- [Given information]:

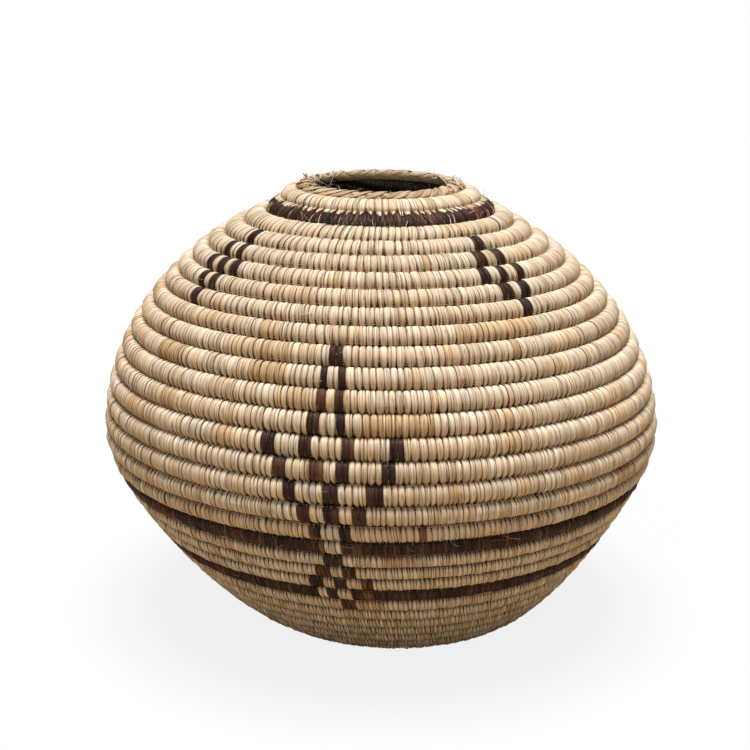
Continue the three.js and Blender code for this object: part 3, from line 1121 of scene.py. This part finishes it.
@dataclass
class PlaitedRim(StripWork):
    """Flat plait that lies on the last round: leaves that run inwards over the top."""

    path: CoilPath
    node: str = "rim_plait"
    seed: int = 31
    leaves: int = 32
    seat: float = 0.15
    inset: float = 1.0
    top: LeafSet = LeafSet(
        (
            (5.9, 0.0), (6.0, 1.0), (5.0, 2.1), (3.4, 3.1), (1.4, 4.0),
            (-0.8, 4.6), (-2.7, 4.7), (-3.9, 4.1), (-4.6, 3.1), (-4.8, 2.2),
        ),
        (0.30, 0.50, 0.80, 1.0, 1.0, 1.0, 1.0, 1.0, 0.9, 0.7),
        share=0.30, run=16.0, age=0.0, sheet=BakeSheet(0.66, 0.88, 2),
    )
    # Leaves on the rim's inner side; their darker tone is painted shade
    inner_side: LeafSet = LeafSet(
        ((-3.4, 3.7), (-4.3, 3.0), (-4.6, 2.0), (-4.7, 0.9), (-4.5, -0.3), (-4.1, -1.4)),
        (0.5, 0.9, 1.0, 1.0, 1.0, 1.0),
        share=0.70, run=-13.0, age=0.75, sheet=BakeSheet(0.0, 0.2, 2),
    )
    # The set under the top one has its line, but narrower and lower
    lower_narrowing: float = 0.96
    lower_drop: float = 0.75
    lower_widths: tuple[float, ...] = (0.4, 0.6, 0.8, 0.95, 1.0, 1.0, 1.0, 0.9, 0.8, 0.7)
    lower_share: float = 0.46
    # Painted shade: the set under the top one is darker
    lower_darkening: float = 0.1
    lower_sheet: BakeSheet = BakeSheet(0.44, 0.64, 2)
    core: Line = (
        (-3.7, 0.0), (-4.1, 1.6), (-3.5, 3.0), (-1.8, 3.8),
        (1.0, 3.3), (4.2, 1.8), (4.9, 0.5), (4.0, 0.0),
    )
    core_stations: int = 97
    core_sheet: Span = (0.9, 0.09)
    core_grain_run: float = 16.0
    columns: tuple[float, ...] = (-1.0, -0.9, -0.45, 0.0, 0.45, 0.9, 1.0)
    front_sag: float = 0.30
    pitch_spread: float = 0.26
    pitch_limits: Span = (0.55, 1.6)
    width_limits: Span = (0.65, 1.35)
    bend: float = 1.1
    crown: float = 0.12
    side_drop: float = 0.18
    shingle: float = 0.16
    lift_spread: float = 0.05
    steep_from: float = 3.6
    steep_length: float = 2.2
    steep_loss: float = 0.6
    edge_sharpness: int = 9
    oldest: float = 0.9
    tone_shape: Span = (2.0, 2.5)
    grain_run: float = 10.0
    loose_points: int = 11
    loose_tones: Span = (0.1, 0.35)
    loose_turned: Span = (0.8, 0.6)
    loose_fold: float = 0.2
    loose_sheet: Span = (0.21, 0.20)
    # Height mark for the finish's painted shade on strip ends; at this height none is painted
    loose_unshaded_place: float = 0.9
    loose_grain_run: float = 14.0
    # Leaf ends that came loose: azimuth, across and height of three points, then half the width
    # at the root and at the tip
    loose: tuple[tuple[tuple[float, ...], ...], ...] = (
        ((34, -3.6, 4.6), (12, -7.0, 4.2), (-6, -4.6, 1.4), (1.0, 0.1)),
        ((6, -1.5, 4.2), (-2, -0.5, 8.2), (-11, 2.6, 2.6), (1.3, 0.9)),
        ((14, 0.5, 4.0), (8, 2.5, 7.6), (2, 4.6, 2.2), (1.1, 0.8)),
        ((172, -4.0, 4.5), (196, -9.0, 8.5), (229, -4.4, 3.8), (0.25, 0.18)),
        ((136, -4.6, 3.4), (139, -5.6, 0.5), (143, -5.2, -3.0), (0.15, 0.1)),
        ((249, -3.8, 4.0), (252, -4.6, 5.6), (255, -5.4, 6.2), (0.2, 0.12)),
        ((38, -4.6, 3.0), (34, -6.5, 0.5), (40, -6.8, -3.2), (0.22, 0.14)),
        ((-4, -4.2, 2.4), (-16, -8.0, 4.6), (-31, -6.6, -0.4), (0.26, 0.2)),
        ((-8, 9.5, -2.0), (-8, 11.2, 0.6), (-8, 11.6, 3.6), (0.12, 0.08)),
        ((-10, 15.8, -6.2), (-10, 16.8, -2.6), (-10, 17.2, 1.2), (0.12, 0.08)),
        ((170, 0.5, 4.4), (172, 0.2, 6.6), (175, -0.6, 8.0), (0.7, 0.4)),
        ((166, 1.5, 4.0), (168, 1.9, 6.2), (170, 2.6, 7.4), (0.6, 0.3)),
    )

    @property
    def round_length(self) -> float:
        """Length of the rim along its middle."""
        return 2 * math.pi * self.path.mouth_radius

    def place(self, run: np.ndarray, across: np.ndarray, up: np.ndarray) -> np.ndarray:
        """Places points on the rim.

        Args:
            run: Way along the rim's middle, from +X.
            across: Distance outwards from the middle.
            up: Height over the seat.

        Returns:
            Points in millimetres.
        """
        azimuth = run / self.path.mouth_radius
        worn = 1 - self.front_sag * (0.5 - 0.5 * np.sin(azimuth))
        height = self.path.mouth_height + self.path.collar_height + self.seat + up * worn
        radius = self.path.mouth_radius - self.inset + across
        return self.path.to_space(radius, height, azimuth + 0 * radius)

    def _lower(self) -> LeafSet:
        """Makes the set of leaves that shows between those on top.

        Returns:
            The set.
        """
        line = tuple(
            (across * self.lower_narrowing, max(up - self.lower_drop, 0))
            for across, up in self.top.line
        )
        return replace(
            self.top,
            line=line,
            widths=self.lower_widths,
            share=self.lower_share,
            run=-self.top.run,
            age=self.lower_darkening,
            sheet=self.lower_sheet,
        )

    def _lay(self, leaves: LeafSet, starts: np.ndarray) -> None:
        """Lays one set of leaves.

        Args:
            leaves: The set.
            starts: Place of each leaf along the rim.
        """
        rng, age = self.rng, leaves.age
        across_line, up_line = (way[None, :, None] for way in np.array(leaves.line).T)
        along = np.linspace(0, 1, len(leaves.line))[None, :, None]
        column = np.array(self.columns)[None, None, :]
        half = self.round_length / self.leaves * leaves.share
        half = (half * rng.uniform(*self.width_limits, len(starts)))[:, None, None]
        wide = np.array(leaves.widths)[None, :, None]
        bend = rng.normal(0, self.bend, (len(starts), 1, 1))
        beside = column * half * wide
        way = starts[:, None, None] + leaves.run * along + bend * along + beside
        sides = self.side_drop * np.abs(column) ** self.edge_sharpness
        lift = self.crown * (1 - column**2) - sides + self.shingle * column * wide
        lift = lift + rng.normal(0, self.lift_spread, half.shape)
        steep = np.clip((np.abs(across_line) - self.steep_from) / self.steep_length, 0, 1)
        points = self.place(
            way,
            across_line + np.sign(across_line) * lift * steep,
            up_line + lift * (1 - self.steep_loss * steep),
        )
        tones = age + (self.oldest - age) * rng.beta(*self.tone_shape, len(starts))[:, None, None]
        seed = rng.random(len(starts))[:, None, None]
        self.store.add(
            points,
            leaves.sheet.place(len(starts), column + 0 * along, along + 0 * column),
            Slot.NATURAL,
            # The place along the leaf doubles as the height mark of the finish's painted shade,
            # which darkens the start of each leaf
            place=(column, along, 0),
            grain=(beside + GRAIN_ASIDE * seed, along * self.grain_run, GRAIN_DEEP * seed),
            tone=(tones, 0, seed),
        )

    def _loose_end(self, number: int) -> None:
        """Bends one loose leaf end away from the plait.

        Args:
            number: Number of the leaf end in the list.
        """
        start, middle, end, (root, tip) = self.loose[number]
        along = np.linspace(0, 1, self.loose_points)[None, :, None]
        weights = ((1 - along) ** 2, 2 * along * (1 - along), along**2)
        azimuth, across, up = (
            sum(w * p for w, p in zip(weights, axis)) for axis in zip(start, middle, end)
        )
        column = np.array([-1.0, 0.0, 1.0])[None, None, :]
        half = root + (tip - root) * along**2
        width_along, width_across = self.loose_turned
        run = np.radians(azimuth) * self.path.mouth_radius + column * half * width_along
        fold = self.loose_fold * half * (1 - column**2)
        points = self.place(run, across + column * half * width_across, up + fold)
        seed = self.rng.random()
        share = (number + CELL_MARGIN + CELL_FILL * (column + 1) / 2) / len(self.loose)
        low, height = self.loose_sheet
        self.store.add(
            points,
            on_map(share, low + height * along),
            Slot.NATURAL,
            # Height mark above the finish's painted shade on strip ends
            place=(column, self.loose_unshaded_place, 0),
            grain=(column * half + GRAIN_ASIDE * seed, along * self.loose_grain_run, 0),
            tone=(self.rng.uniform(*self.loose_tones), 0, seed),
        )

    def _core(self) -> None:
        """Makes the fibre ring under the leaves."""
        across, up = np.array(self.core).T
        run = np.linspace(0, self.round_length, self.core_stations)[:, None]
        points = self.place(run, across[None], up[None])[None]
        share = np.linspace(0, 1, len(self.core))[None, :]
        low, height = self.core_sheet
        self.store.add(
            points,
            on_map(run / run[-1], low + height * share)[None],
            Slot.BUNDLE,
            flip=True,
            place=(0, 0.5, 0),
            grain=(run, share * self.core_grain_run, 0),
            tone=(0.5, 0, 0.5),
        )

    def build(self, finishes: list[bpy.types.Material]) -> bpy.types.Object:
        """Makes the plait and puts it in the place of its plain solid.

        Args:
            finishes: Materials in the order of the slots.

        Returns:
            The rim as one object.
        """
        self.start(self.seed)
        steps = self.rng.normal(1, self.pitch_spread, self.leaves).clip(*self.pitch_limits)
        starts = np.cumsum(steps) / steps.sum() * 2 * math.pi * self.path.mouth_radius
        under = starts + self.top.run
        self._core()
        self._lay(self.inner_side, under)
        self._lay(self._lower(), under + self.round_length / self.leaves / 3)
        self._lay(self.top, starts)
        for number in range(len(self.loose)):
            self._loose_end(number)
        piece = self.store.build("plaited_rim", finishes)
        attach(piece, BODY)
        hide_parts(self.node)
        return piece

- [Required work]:
Reprint the data above from the opening line to the line holding "plait that lies", inclusive, and nothing else.

- [Complete response]:
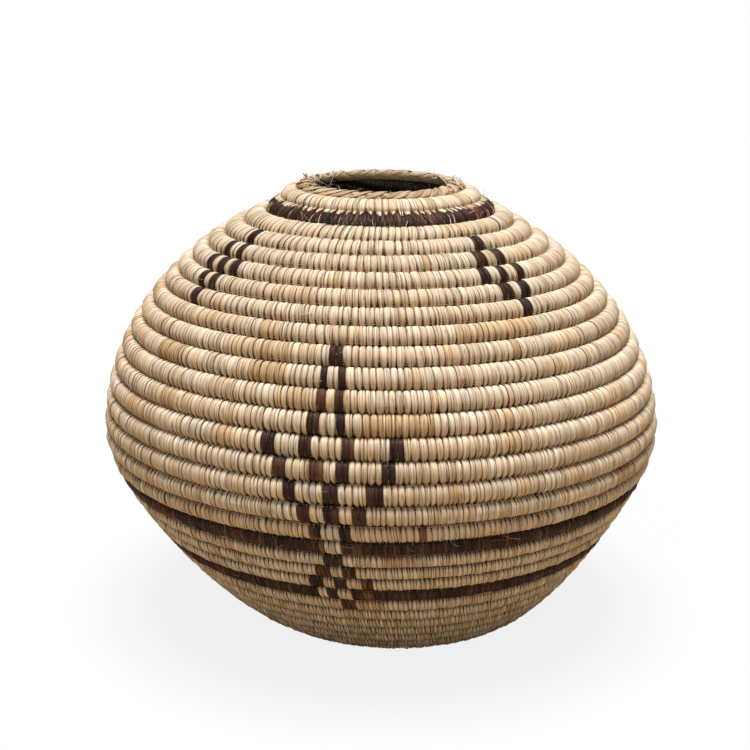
Continue the three.js and Blender code for this object: part 3, from line 1121 of scene.py. This part finishes it.
@dataclass
class PlaitedRim(StripWork):
    """Flat plait that lies on the last round: leaves that run inwards over the top."""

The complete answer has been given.